On 23-Oct-94, in an email to me, Bill Gates said "Other large developers have humiliated the Mac through their statements or by dropping support, in some cases many times. Over the last few years we have introduced more new titles for the Mac than any other company. This is despite Apple suing us and discriminating against us."

Has Apple ever thanked Bill Gates for developing for the Macintosh? What about Paul Brainerd? John Warnock? Tim Gill? Marc Canter? Nat Goldhaber? Don Brown? Leonard Rosenthol? Andrew Singer? What about me?

Why not take Gates at face value? If he’s produced so much Macintosh software without any gratitude from Apple, maybe he’d support the platform even more enthusiastically if Apple showed just a bit of appreciation.
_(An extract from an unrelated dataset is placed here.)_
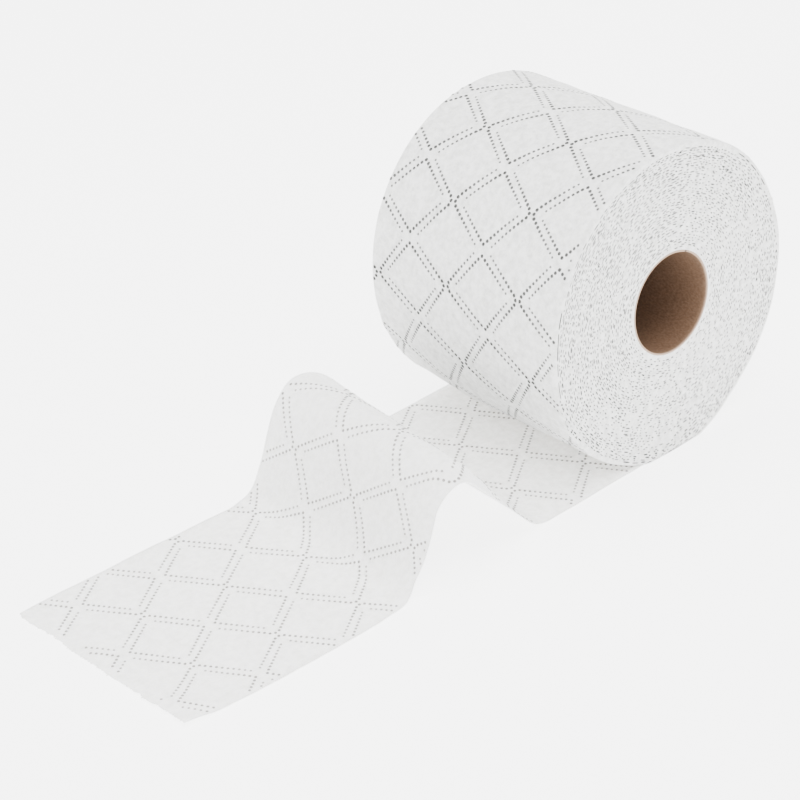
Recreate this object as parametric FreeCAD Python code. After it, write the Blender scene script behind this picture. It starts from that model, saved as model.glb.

1994 is the ten-year anniversary of the shipment of the Macintosh. Did Apple honor the developers who were there at startup? Absolutely not. Not even a plaque. Not even an email saying thank you. I was pissed.
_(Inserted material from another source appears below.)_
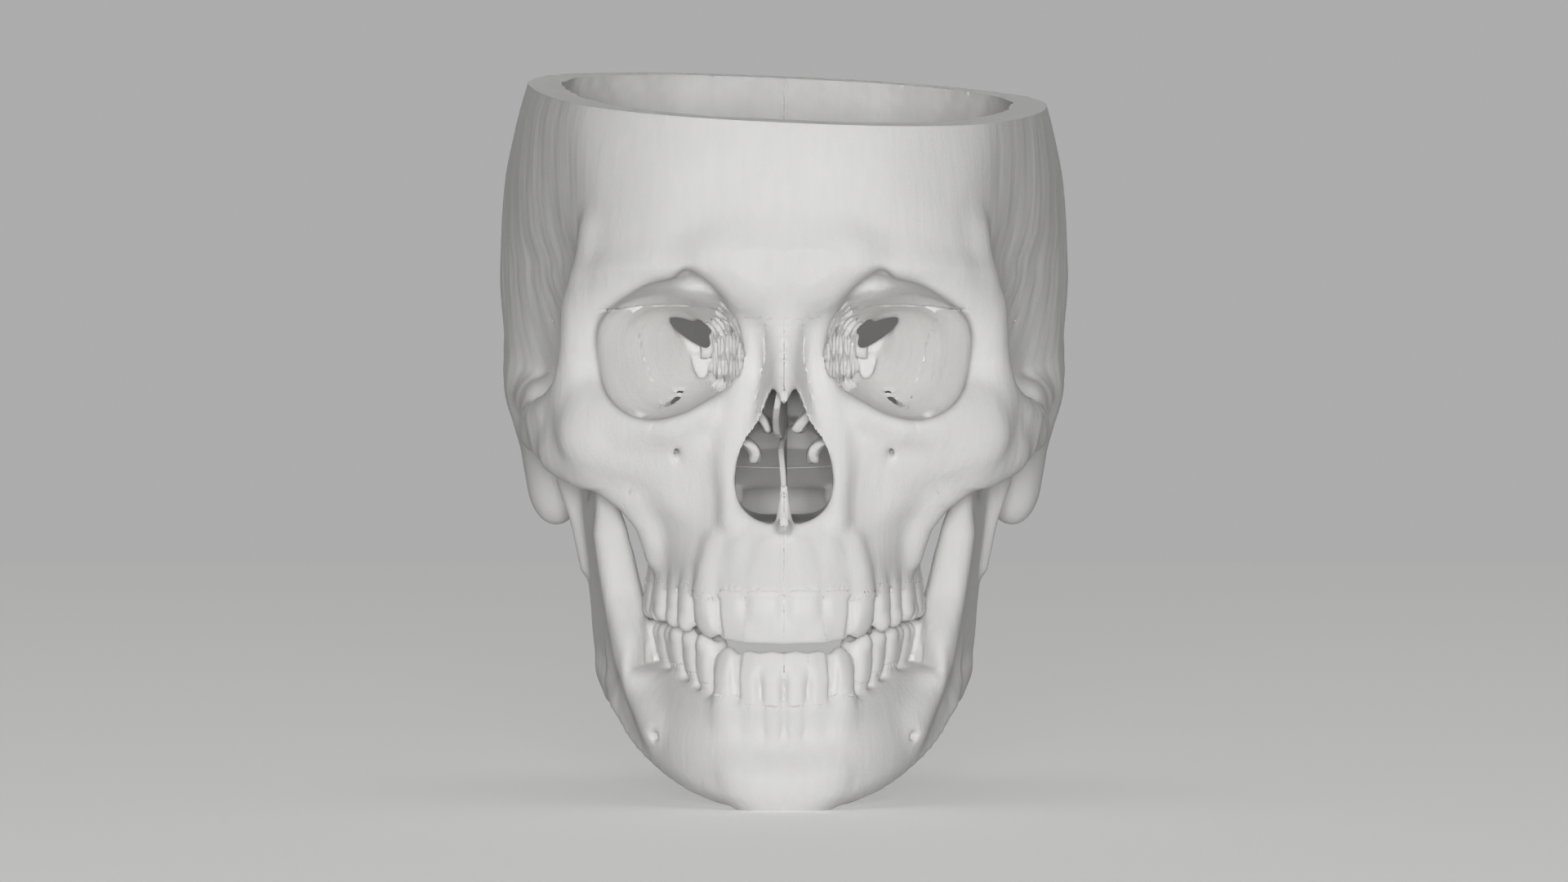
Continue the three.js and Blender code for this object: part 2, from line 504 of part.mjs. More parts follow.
// Teeth stand along an arch at even gaps, by their own widths.
const upperArchShares = [
  [0, -0.935], [0.1, -0.915], [0.18, -0.86], [0.235, -0.77], [0.28, -0.65], [0.305, -0.52], [0.31, -0.38],
];
const lowerArchShares = [
  [0, -0.9], [0.09, -0.88], [0.165, -0.815], [0.215, -0.73], [0.26, -0.6], [0.3, -0.46], [0.325, -0.3],
];
const upperGumShares = [-0.43, -0.43, -0.425, -0.42, -0.418, -0.418, -0.418, -0.415];
const lowerGumShares = [-0.698, -0.696, -0.688, -0.642, -0.62, -0.601, -0.594, -0.582];
const upperLeanShares = [0.22, 0.18, 0.12, 0.05, 0.02, 0, 0, 0];
const lowerLeanShares = [0.12, 0.1, 0.06, 0, -0.05, -0.1, -0.14, -0.14];

// Incisors have a straight edge, canines a point, premolars two cusps and molars four.
const teethOf = (toothShares) => Object.entries(toothShares).map(([name, [width, depth, crown, root]]) => ({
  name,
  width: width * incisorWidth,
  depth: depth * incisorDepth,
  crown: crown * incisorCrown,
  root: root * incisorRoot,
  cusps: { premolar: 2, molar: 4 }[name.split('_').at(-1)] ?? 0,
  pointed: name === 'canine',
}));

// Where each tooth of one half row stands: its place at the gum, its direction and its outward lean
function rowOf(teeth, archPlaceShares, gumShares, leanShares, rootUp) {
  const half = archPlaceShares.map(([x, y]) => new THREE.Vector3(placeX(x), placeY(y), 0));
  const beforeMidline = half[1].clone().setX(-half[1].x);
  const curve = new THREE.CatmullRomCurve3([beforeMidline, ...half]);
  const stepsPerSpan = 60;
  const lengths = curve.getLengths(stepsPerSpan * half.length);
  let walked = lengths[stepsPerSpan] + toothGap / 2;
  return teeth.map((tooth, i) => {
    const u = (walked + tooth.width / 2) / lengths.at(-1);
    walked += tooth.width + toothGap;
    const point = curve.getPointAt(u).setZ(placeZ(gumShares[i]));
    const along = curve.getTangentAt(u).setZ(0).normalize();
    const outward = new THREE.Vector3(along.y, -along.x, 0);
    const root = new THREE.Vector3(0, 0, rootUp ? 1 : -1).addScaledVector(outward, -leanShares[i]).normalize();
    return { tooth, point, along, root };
  });
}

// Shares of the crown's height, the tooth's width and its depth
const neckShares = { width: 0.76, depth: 0.86 };
const rootTipShare = 0.5;
const bellyShares = { level: 0.4, width: 0.95, depth: 0.98, cuspedDepth: 1 };
const tableShares = { width: 0.9, depth: 0.74, fold: 0.6 };
const summitShares = { width: 0.3, depth: 0.26 };
const bladeShares = { width: 1, depth: 0.55, rise: 2 };
const edgeShares = { width: 0.96, point: 1.4 };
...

At the ten-year celebration at Moscone Center in San Francisco on January 6th, I sat in the audience, fuming, listening to Bill Atkinson and Andy Hertzfeld talk about the magic of the Macintosh, how great they were, without a single reference to any developers. Where was Spindler? Didn’t he have anything to say at this important milestone?

Today, Macintosh is an empty, loveless house. Not a home. All the developers walked but left the babies behind. Not because of market share; that can be fixed with economic tweaks. We walked because Apple is a lousy lover.

A platform is like a harem of sorts. One rich husband. Lots of wives. If the husband abuses one wife, it hurts all the wives. All of sudden food starts getting cold. The bed is empty. All of a sudden, the husband isn’t so rich.